# SET EXERCISE
Output exactly, and only, the lines from the line containing "Continue the FreeCAD" through the line containing "return (*colour, 1.0)", both included.

============

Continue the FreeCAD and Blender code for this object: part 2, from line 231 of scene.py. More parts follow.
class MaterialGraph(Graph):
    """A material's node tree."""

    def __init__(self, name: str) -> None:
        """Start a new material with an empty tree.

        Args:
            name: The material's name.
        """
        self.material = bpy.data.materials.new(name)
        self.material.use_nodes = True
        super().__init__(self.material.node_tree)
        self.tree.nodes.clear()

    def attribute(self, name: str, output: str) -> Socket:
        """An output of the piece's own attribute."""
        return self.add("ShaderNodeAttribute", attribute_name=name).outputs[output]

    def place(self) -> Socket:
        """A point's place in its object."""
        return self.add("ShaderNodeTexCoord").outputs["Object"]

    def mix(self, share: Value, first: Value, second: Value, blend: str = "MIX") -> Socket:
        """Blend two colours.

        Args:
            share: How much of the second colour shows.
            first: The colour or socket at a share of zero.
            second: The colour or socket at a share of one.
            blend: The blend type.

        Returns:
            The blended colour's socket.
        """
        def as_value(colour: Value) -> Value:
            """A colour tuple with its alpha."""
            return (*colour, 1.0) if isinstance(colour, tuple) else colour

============

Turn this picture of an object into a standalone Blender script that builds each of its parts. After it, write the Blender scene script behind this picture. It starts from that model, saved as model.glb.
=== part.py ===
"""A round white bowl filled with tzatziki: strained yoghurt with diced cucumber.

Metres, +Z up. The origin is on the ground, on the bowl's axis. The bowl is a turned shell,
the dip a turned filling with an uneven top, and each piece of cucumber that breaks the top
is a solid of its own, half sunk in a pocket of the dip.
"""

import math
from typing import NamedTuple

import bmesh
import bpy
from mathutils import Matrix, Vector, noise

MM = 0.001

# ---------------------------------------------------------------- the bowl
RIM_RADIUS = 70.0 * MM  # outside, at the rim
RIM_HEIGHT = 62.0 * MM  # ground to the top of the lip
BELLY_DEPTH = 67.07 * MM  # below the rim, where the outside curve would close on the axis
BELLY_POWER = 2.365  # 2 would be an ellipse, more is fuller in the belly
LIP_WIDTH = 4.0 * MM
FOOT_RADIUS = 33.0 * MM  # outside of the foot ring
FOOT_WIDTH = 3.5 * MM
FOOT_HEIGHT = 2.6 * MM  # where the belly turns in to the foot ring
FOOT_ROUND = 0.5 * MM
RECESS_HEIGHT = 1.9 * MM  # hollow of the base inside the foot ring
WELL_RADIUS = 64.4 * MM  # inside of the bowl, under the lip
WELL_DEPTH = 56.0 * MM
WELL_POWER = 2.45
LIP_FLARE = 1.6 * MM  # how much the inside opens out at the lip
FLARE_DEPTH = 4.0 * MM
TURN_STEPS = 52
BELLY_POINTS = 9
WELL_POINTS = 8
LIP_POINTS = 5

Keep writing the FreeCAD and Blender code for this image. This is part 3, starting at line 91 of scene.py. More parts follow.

============

# SOLUTION FOR THIS EXERCISE
Continue the FreeCAD and Blender code for this object: part 2, from line 231 of scene.py. More parts follow.
class MaterialGraph(Graph):
    """A material's node tree."""

    def __init__(self, name: str) -> None:
        """Start a new material with an empty tree.

        Args:
            name: The material's name.
        """
        self.material = bpy.data.materials.new(name)
        self.material.use_nodes = True
        super().__init__(self.material.node_tree)
        self.tree.nodes.clear()

    def attribute(self, name: str, output: str) -> Socket:
        """An output of the piece's own attribute."""
        return self.add("ShaderNodeAttribute", attribute_name=name).outputs[output]

    def place(self) -> Socket:
        """A point's place in its object."""
        return self.add("ShaderNodeTexCoord").outputs["Object"]

    def mix(self, share: Value, first: Value, second: Value, blend: str = "MIX") -> Socket:
        """Blend two colours.

        Args:
            share: How much of the second colour shows.
            first: The colour or socket at a share of zero.
            second: The colour or socket at a share of one.
            blend: The blend type.

        Returns:
            The blended colour's socket.
        """
        def as_value(colour: Value) -> Value:
            """A colour tuple with its alpha."""
            return (*colour, 1.0) if isinstance(colour, tuple) else colour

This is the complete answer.